Do we only live once? Maybe. Maybe not. I don’t know what to make of our Hindu or Buddhist brothers and sisters’ notion of reincarnation. I think our western minds don’t know how to process the intended meanings behind this notion very well. But I also don’t find a lot within scripture or the voice of the Spirit within my heart that says once shot is all we get. Whether we live once or a thousand times, what I am certain is that God gives us more than one chance at things. God’s grace often feels like its own kind of re-incarnation, a chance to again incarnate/enflesh myself and take up residence in my own life, one from which I may have been vacant or even departed.

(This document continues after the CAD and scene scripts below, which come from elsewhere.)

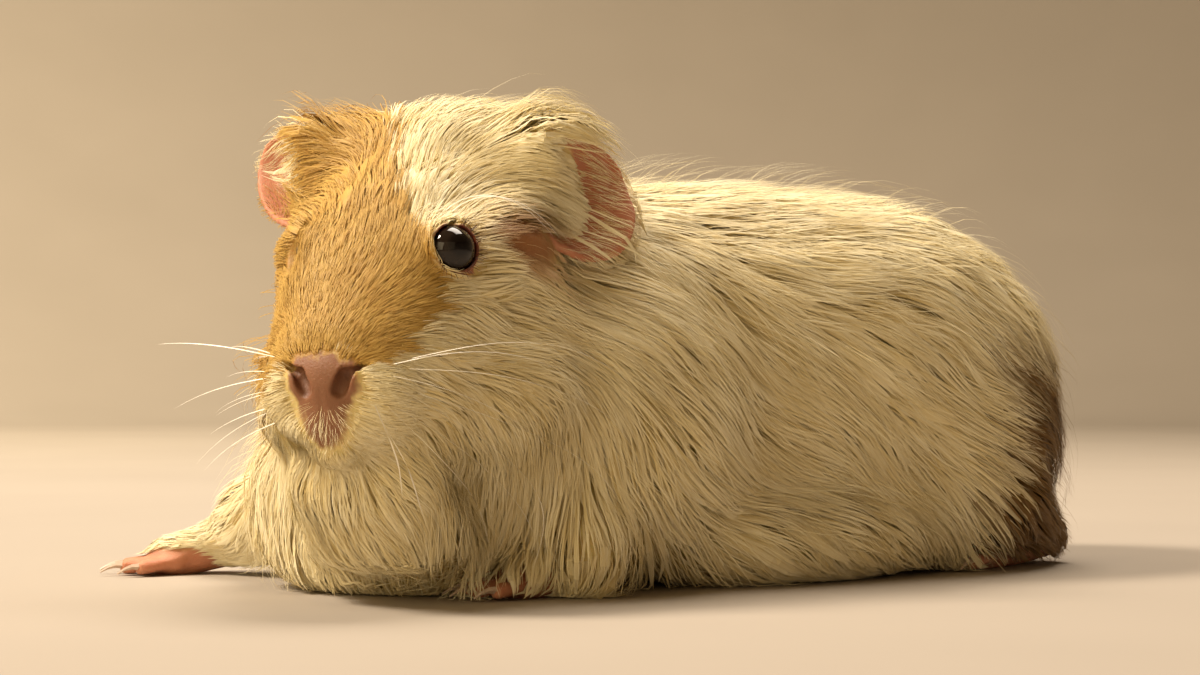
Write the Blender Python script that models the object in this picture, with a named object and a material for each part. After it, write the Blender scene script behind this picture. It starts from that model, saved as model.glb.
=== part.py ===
"""A life-size guinea pig at rest: it lies on its belly with its head raised and turned to its left, and its
right foreleg stretched out to the side.

Frame: metres, +Z up, the floor at Z = 0. The nose points towards -Y and the animal's left side is at +X.
The origin is on the floor, in the flat that the belly rests on. Lengths below are in millimetres times MM.
The solids reach to the tips of the coat.
"""

import math

import bmesh
import bpy
from mathutils import Matrix, Vector

MM = 0.001

# Pose
HEAD_PLACE = Vector((9, -71, 0)) * MM  # on the floor, below the middle of the ears
HEAD_YAW = math.radians(34)  # the head's turn to the left of the trunk's line
GAP = 0.3 * MM  # between nodes that touch
POCKET_GAP = 0.48 * MM  # between a foot and the coat around it
# Where the coat is divided: a point and the direction across the cut. The first two are in the head's frame.
BEHIND_EARS = ((0, 0, 52), (0, -0.72, 0.69))
BEFORE_SHOULDERS = ((0, 13, 46), (0, -0.66, 0.75))
BEFORE_RUMP = ((0, 66, 30), (0, -0.97, 0.24))

# Mesh sizes
VOXEL = 1.6 * MM
FOOT_VOXEL = 0.75 * MM
REGION_VOXEL = 2.5 * MM
BODY_TRIANGLES = 2740
FOOT_TRIANGLES = 170
REGION_TRIANGLES = 90

# Each station of a loft: (y, middle x, half width, lowest z, highest z), in millimetres.
TRUNK_STATIONS = (
    (88, 0, 2, 28, 36),
    (84, 0, 19, 12, 54),
    (71, 0, 35, 0, 70),
    (46, 0, 43, -2, 80),
    (18, 0, 45, -2, 82),
    (-14, 0, 42, -2, 82),
    (-42, 2, 40, -2, 79),
    (-64, 2, 37, -2, 68),
    (-82, -2, 32, -2, 46),
    (-94, -8, 22, 3, 34),
    (-99, -12, 3, 14, 22),
)
# The same in the head's frame, from the nape to the nose.
HEAD_STATIONS = (
    (31, 0, 8, 45, 70),
    (25, 0, 23, 28, 83),
    (12, 0, 29, 22, 91),
    (-2, 0, 31, 20, 92),
    (-14, 0, 29.5, 20, 86.5),
    (-25, 0, 25, 21, 77),
    (-35, 0, 20, 24, 66),
    (-43, 0, 15.5, 27, 55.5),
    (-48, 0, 10, 30, 49),
    (-50, 0, 2, 37, 42),
)

# The eyes, nose and ears in the head's frame, in millimetres. The points are those of the left side.
EYE_RADIUS = 4.4
EYE_PLACE = (14.9, -28.7, 63)
NOSE_PLACE = (0, -49, 38.5)
NOSE_RADII = (7.2, 5.5, 7.5)
NOSTRIL_PLACE = (4.0, -50, 38.8)
NOSTRIL_RADII = (1.4, 2.2, 1.0)
LIPS_PLACE = (0, -46, 28.5)
LIPS_RADII = (5.2, 6, 3.6)
EAR_RIM = ((27, -10, 65), (32, -5, 61), (36.5, 3, 63), (37, 10, 70), (34, 11, 78), (32, 6, 85), (26, -4, 88))
EAR_ROOT = ((24, -10, 67), (22, -8, 68), (21, -5, 71), (21, -3, 75), (21, -3, 79), (21, -4, 83), (23, -6, 86))
EAR_SPREAD = {1: (0, 0, 0), -1: (4.5, -4, 0)}  # how much further out, back and up the rim is held on each side
EAR_LIFT = {1: 0, -1: 1}  # how much higher the whole ear is
EAR_RAISE = {1: 0, -1: 8}  # how much higher the lower end of the rim is
EAR_CUP = 3.0  # how far back the middle of the petal bulges
EAR_THICKNESS = 1.3
EAR_STEPS = 4  # faces from the root to the rim

# Feet: where the wrist or heel is on the floor, where the middle toe ends, and how many toes there are.
FEET = (
    ("forefoot_left", (30, -54), (23, -77), 4),
    ("forefoot_right", (-54.5, -83), (-63, -104), 4),
    ("hindfoot_left", (25, 74), (30, 38), 3),
    ("hindfoot_right", (-26, 73), (-31, 37), 3),
)
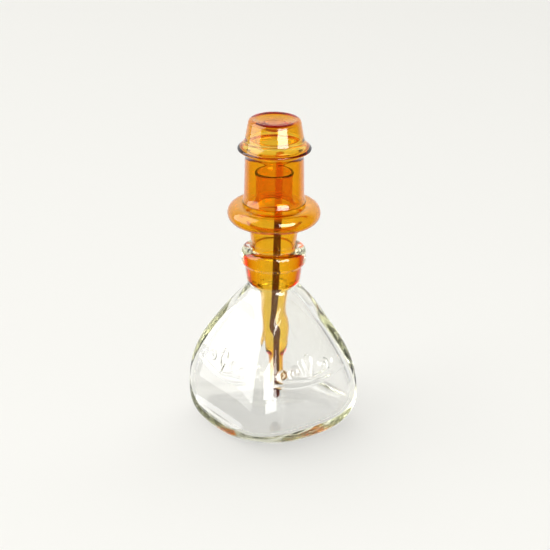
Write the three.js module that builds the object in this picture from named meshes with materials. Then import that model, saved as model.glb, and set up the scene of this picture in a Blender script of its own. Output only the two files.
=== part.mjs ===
// An ink bottle in four loose pieces of glass: a clear flask with four rounded faces, an amber
// dropper stopper ground into its neck, a thin glass rod that stands in the dropper, and an amber
// cap that keeps dust off the rod. Millimetres, +Z up, the foot on z = 0 and the axis of the
// neck on Z. The flask's four faces look along +X, -X, +Y and -Y, and its corners between them.
import * as THREE from "three";

// ---- clearances --------------------------------------------------------------------------------
const seatGap = 0.3; // between two pieces where one rests on or in the other
const rodGap = 0.35; // between the rod and the narrowest place that it stands in

// ---- flask: driving sizes ----------------------------------------------------------------------
const footRadius = 19.6; // axis to corner, where the wall leaves the surface it stands on
const bodyRadius = 28.4; // axis to corner, at the widest place
const widestHeight = 9.9;
const shoulderHeight = 47.2; // the shoulder ends and the neck begins
const shoulderSlope = THREE.MathUtils.degToRad(46); // where it runs up to the neck
const cavitySlope = THREE.MathUtils.degToRad(50); // of the cavity there, so the wall thickens downwards
const heelWall = 2.1; // at the widest place, over a corner
const floorThickness = 3;
const floorFillet = 5;
const footRecess = 0.4; // the underside is pushed up inside a flat ring
const footRingWidth = 3.6;

const neckHeight = 7.6; // shoulder to the underside of the lip
const neckRootWall = 3;
const neckTopWall = 2.75;
const lipHeight = 5.7;
const lipReach = 1.2; // the lip stands out from the neck by this much
const lipRound = 1.6;

// How far a face stands from the axis, as a share of the corner's radius at the same height.
const bodyFace = 0.78; // over the middle of the faces
const footFace = 0.98; // at the foot, which is nearly round
const neckFace = 1.03; // above 1 the faces have run out, and the section is round
const faceRunOut = 12; // the height, below the neck, over which they run out
const cornerSharpness = 14; // how tightly a face turns into a corner

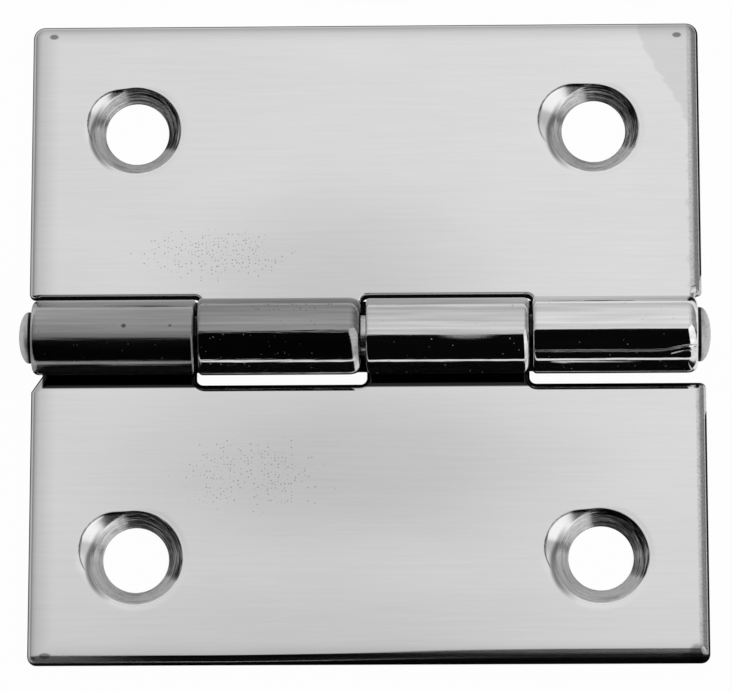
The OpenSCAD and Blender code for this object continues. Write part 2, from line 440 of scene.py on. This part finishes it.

You only live once? If anything, I think scripture might in a way be saying …


“You Only Live Twice"


Consider, for example, this story from John’s gospel:

Now there was a Pharisee named Nicodemus, a leader of the Jews. He came to Jesus by night and said to him, “Rabbi, we know that you are a teacher who has come from God; for no one can do these signs that you do apart from the presence of God.” Jesus answered him, “Very truly, I tell you, no one can see the kingdom of God without being born from above.” Nicodemus said to him, “How can anyone be born after having grown old? Can one enter a second time into the mother’s womb and be born?” Jesus answered, “Very truly, I tell you, no one can enter the kingdom of God without being born of water and Spirit. What is born of the flesh is flesh, and what is born of the Spirit is spirit. Do not be astonished that I said to you, ‘You must be born from above.’ The wind blows where it chooses, and you hear the sound of it, but you do not know where it comes from or where it goes. So it is with everyone who is born of the Spirit.” John 6:1-8


There is an awakening to life, Jesus promises, that is there for the taking for those willing to undergo the transformation. It is such a radical shift that re-birth is the best description we can give it. This phrase “born again” can also be translated “born anew.” It is a time when we taste the promise that God is a God who shall make all things new. For some it comes mid-life. For some much earlier. For others, sadly, never at all.


But for the wise it comes not once but every single day.


Each day we are given two lives to choose from:


First, there is the life you inherit each morning when you wake, the one that is predicated on everything you did yesterday, everything you’ve ever done, everything anyone has ever done, the entire course of human history conspired to give you this life in this day. It is a gift. It is your “first life.” Give thanks for it.


But then there is the life you will create with this day. What will you do with what you have been given? Will you live out the same patterns of old, the ones that have held you back, that limit your life? Will you listen again to the hardwired voices that seek to limit your potential by telling you all you’ve done is all you are able to do, that there is nothing more in life for you than this, that your potential has already been realized?


When you wake in the morning, having emerged (willingly or unwillingly) from the physical darkness of the world’s nocturnal womb, will you choose to step back into the soul’s womb of God’s grace and live this day with all the hope it deserves? Will you choose to be born not just of the flesh but also of the Spirit and live out not only your own life but the continuing life of Christ now enfleshed within your flesh, inspirited within your spirit?


I recently saw a meme that read “On particularly rough days, I like to remind myself that my track record for getting through bad days is 100%, and that’s pretty good.”


Whatever rough day we might have had yesterday, we survived. Today is a new day. It is another chance at life. And if today doesn’t turn out the way you’d hoped, there is another day coming, literally on the horizon.


We can choose to live only once, to blindly walk through this linear, inherited life we have received. Or we can choose to live again/anew, being born anew with fresh possibility, hope and faith in a God who has promised to be with us always, to the end of the age.


Choose this week to love the Lord God with all your Soul, which is your relationship with self, others and God. What is it that God is eager to give birth within you? What are you being re-born into? What re-introduction to yourself might be necessary for this rebirth? What re-imagining of your relationships with others might be needed? What re-engagement with God needs to happen to create the space for new love to flourish within you?


Even if we only live once, God invites us to a re-birth with each new day, each new moment, that may naturally flow from all that came before or may be a radical departure from anything you previously imagined.


And if today doesn’t turn out to be the day “it” happens, take comfort that each new day is a new opportunity for renewal. After the death of slumber, rise to meet the sun with thanksgiving and great hope.


Open your arms to all you have been given. Open your soul to all that is yet to come. Take the risk.


following The Way,

Rich


We do not live to ourselves, and we do not die to ourselves. If we live, we live to the Lord, and if we die, we die to the Lord; so then, whether we live or whether we die, we are the Lord’s. For to this end Christ died and lived again, so that he might be Lord of both the dead and the living.